Caracas. 8:12 am. El tiempo amenazaba desde temprano con estar malhumorado. Una mezcla de nubes grises, con calor y una brisa rara; pero aún así nos montamos en el carro y, sin prisa alguna, manejaríamos hasta donde nos llevara el día.
Salir de Caracas, sin tráfico, es una Bendición. La lluvia venía de tanto en tanto, pero daba una tregua para las fotos, para mostrar los paisajes más verdes que he visto en mucho tiempo, para refugiarse en un chocolate caliente y seguir el camino.
La ruta improvisada nos llevó desde Caracas hasta San Juan de los Morros (estado Guárico); pasando antes por El Junquito (estado Vargas), La Colonia Tovar y La Victoria (estado Aragua). Curvas, subidas, bajadas, frío, calor. Una suerte de calma en una carretera que se iba abriendo a nuestro paso para ponernos el paisaje en primera fila.
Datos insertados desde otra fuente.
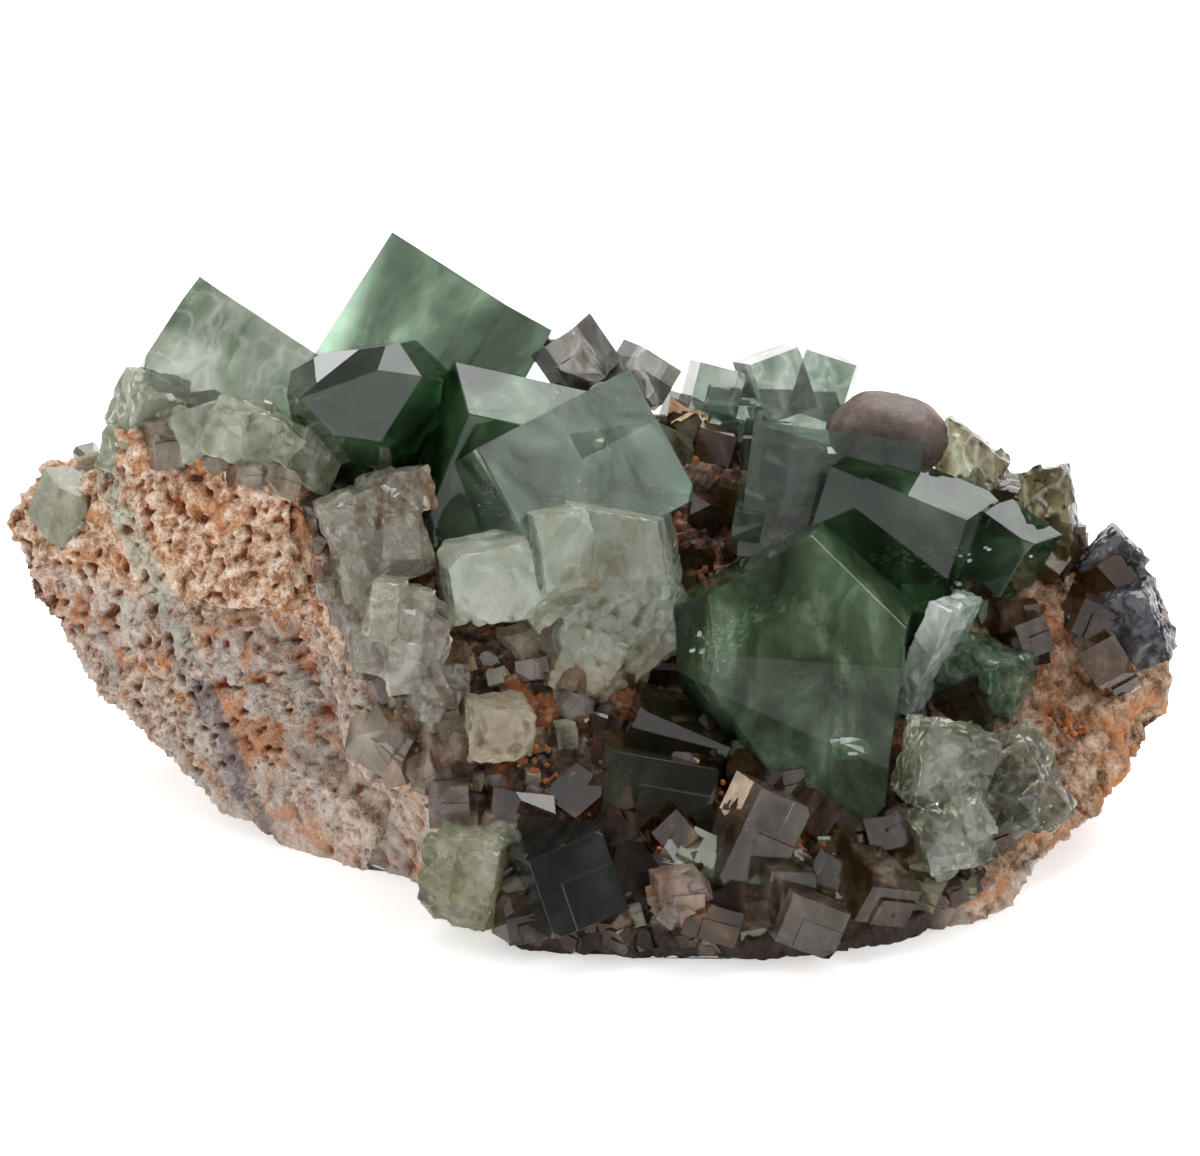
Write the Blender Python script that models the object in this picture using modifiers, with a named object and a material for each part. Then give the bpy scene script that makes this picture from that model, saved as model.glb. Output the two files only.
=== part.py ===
# Fluorite specimen: a carpet of green fluorite cubes grown on a block of pale brown host rock.
# Lengths in the lists below are millimetres in the world frame and turns are degrees.
# The rock rests on a flat cut base at z = 0 and the crystals face -Y and +Z.
import math
import random

import bpy
import bmesh
from mathutils import Euler, Matrix, Vector, noise

MM = 0.001

# Driving dimensions
FIT_GAP = 0.3
ROCK_VOXEL = 1.3
ROCK_ROUGH = 1.1
ROCK_TRIANGLES = 3000
PIT_DEPTH = 0.8
NODULE_RADII = (6.2, 5.0, 4.4)
LEFT_CUBE = (16.6, 14.0, 17.4)
BACK_CUBE = (13.5, 13.0, 18.0)
CENTRE_CUBE = (19.3, 14.3, 14.6)
PLATE_CUBE = (17.4, 11.0, 13.7)
RIGHT_CUBE = (15.1, 11.7, 14.1)
START_BLOCK = 44.0
FILLER_SIZES = (2.6, 5.4)
FILLER_COUNT = 84
# The edge of the crystal carpet, seen from above
CARPET_EDGE = (
    (-56, 20), (-44, 11), (-29, 0), (-10, -24), (8, -28), (24, -27), (38, -18), (55, 4),
    (53, 20), (38, 28), (0, 32), (-35, 32), (-53, 27),
)

# Corner points of the convex lumps that make up the host rock
ROCK_LUMPS = (
    # main body with the flat foot
    ((-25, -6, -3), (-8, -26, -3), (22, -27.5, -3), (38, -20, -3), (43, 10, -3), (12, 28, -3),
     (-17, 24, -3), (-8, -27, 4), (-16, -17, 8), (-23, -8, 13), (-27, -3, 20), (-30, 2, 25),
     (8, -28.5, 2), (22, -28.5, 2), (38, -21, 3), (-38, 20, 34), (-8, 32, 33), (15, 32, 31),
     (36, 27, 26), (-34, 9, 35), (50, -3, 8), (57, 7, 11), (52, 20, 19), (-28, 30, 28)),
    # left lobe that tapers to the far tip
    ((-61, 20, 25), (-59, 16, 18.5), (-52.5, 11.5, 11), (-45.5, 6.5, 5.5), (-38.5, -1, 2.5),
     (-28, -7, -1),
     (-57, 24, 30), (-49, 13, 33), (-40, 9, 30), (-50, 29, 29), (-30, 33, 28), (-42, 26, 9),
     (-20, 25, 4), (-24, 4, 24)),
    # proud block on the left, under the left cube
    ((-49, 12, 39), (-31, 3, 37), (-27, 8, 33), (-47, 23, 37), (-26, 20, 35), (-49.5, 9.5, 22),
     (-31, -1, 25), (-40, 3.5, 23), (-25, 2, 25), (-44, 24, 20), (-25, 20, 20)),
    # right end with its undercut rim
    ((58, 4, 11), (57, 8, 20), (52, 13, 23), (45, 20, 26), (39, 26, 26), (28, 30, 27),
     (56, 16, 15), (48, 24, 12), (38, -20, 1), (50, -7, 5), (38, 8, -1), (30, 4, 22),
     (46, 10, 4)),
)

# Crystals: middle, size and turn of a cube, then the cleavage cuts that trim it.
# A cut is an outward direction and its distance from the middle of the crystal.
LEFT_CUBES = (
    ((-38.4, 20.0, 39.5), LEFT_CUBE, (-27, 30, -15), ((-0.95, -0.20, 0.25, 9.6),)),
)
BACK_CUBES = (
    ((-20.5, 23.0, 43.8), BACK_CUBE, (-26, 31, -11), ()),
    ((-11.2, 28.0, 40.6), (9.0, 10.0, 10.0), (-26, 26, -13), ()),
)
DARK_TWIN = (
    ((-22.7, 6.0, 44.1), None, (0, 0, 0), (
        (0.09, -0.96, 0.28, 6.6), (0.17, -0.31, 0.93, 7.3), (-0.25, -0.23, 0.94, 6.6),
        (0.79, -0.49, -0.36, 4.6), (-0.05, -0.87, -0.49, 6.5), (-0.71, -0.44, -0.55, 5.8),
        (-0.10, -0.49, -0.87, 6.2), (-0.14, 0.36, 0.92, 5.8), (0.00, 1.00, 0.00, 6.0),
        (0.98, -0.11, -0.16, 6.5), (-0.52, 0.11, 0.85, 6.0), (0.72, 0.10, 0.69, 6.8),
        (-1.00, 0.00, 0.00, 8.4), (0.00, 0.00, -1.00, 12.0))),
)
CENTRE_CUBES = (
    ((-4.0, 8.0, 34.0), CENTRE_CUBE, (-36, -11, 37), ()),
    ((-10.1, 10.0, 40.8), None, (0, 0, 0), (
        (0.22, -0.32, 0.92, 3.5), (-0.84, -0.35, 0.40, 5.4), (0.04, -0.98, 0.17, 5.2),
        (1.00, 0.00, 0.00, 10.6), (0.05, 0.98, 0.20, 2.8), (0.00, 0.00, -1.00, 10.8),
        (-1.00, 0.00, 0.00, 8.5))),
    ((1.0, -2.0, 25.3), None, (0, 0, 0), (
        (0.31, -0.92, 0.26, 2.9), (-0.95, -0.26, 0.19, 5.8), (0.98, -0.10, 0.20, 6.3),
        (0.63, -0.51, -0.59, 7.2), (0.18, -0.50, -0.85, 10.0), (0.23, 0.26, 0.94, 10.0),
        (0.00, 1.00, 0.00, 10.0))),
    ((-11.1, -5.0, 30.2), (8.5, 9.0, 7.5), (-13, -7, 12), ()),
    ((-3.9, -4.0, 32.6), (5.5, 8.0, 8.5), (-16, -2, 15), ()),
    ((-10.0, -14.0, 18.2), (6.5, 7.0, 5.5), (-11, 3, 7), ()),
)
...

Hay que manejar con cuidado.
No voy a mentir. Subir hasta El Junquito -a poco más de 20 km de Caracas- no es un paseo bonito. Son curvas angostas y desordenadas en mal estado que, por las lluvias, van mostrando derrumbes a su paso. Comercios abarrotados y variados de ambos lados del camino. Nos gustaría un paisaje más amable, pero eso va a llevar tiempo. La garantía está en que, mientras más arriba se llegue, la ruta va tomando otra forma y otro color.
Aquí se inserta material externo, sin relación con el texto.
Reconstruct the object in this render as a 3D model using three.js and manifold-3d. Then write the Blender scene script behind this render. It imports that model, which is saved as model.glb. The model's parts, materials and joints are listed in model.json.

Sin embargo, no deja de ser muy visitado. Una vez en El Junquito, abundan los paseos a caballo, las fresas con crema o sin ella, los duraznos y esa mezcla de cochino frito con cachapas que atrapan a más de uno. Provoca, eso sí, detenerse donde mejor parezca a comprar frutas y vegetales que siempre están frescos y coloridos. Eso hicimos para seguir hasta La Colonia Tovar que está apenas a 42 km de mi ciudad, Caracas, y que, como me gusta decirle, es un pedacito de Alemania en Venezuela al que siempre vale la pena visitar. Es apartarse de todo por un rato.
La lluvia nos regaña por un rato y la neblina cubre todo el camino para recordarnos la dicha de tener tanto frío, cerquita de Caracas. Una vez en La Colonia Tovar el sol sale de repente; sus calles están llena de gente que entra a comprar velas de todos los olores, que se llevan una muñeca de trapo, que se abrigan y toman chocolate, que compran artesanía, cerámica y se toman fotos. Nos detenemos a comprar fresas, a respirar profundo, a caminar dos calles y encontrar las fresas más baratas, a tomar unas fotos y seguir luego todos los avisos que nos llevarían hasta La Victoria, muchas curvas más arriba.
Llueve de nuevo y nos parece gracioso, porque lo hace justamente mientras vamos dentro del carro, sorteando las curvas. La neblina una vez más hace de las suyas y hay que ir con cautela. De golpe, el cielo se despeja por breves veinte minutos. Estamos en Placivel, vía La Victoria, ese sitio mágico desde donde se hacen vuelos en parapente (pronto volaré desde ahí con Base de Nube) y desde el que esperaban -impacientes- unas mejores condiciones del clima para poder emprender la aventura. Aquí el paisaje es insólito, abierto, verde, lleno de montañas y sólo provoca quedarse ahí, quien sabe por cuánto tiempo, dejando que la vista se vaya lejos.
Son ya la 1:10 pm.
Seguimos, camino abajo, hacia La Victoria. La lluvia no nos deja detenernos y vamos viendo todo desde la ventana. Atravesamos La Victoria, llegamos a San Mateo -lamentando no poder verlo con calma- seguimos hasta La Encrucijada, pasamos por La Villa y la lluvia se detiene por unos minutos cuando estamos entrando a San Juan de los Morros, puerta de entrada a los llanos venezolanos. El calor aquí es una locura. Vemos Los Morros -unas formaciones geológicas de hace 80 millones de años- desde lejos, y como la ciudad se apura en correr hacia un techo seguro, porque las nubes negras dan aviso de lluvia sin descanso. Nos da tiempo de pasar rápido por el Momumento a San Juan Bautista, una escultura de 19 metros que se levanta al ladito de la Plaza Bolívar, puesta allí desde 1935 y que llama la atención desde cualquier lado que se vea. Hacemos nota mental: a San Juan de los Morros hay que volver, con calma.
Son las 4:23 pm, hora precisa para montarse en la autopista y buscar el camino a casa, a Caracas, a la que encontraríamos tres horas más allá con su calor de agosto y su lluvia a final del día. Al bajarnos del carro, nos estiramos con la satisfacción de haber pasado un día distinto, en el que la lluvia ni siquiera importó. Si se preguntan cómo alejarse de la rutina, tomen el carro y armen una ruta, así sea de un día.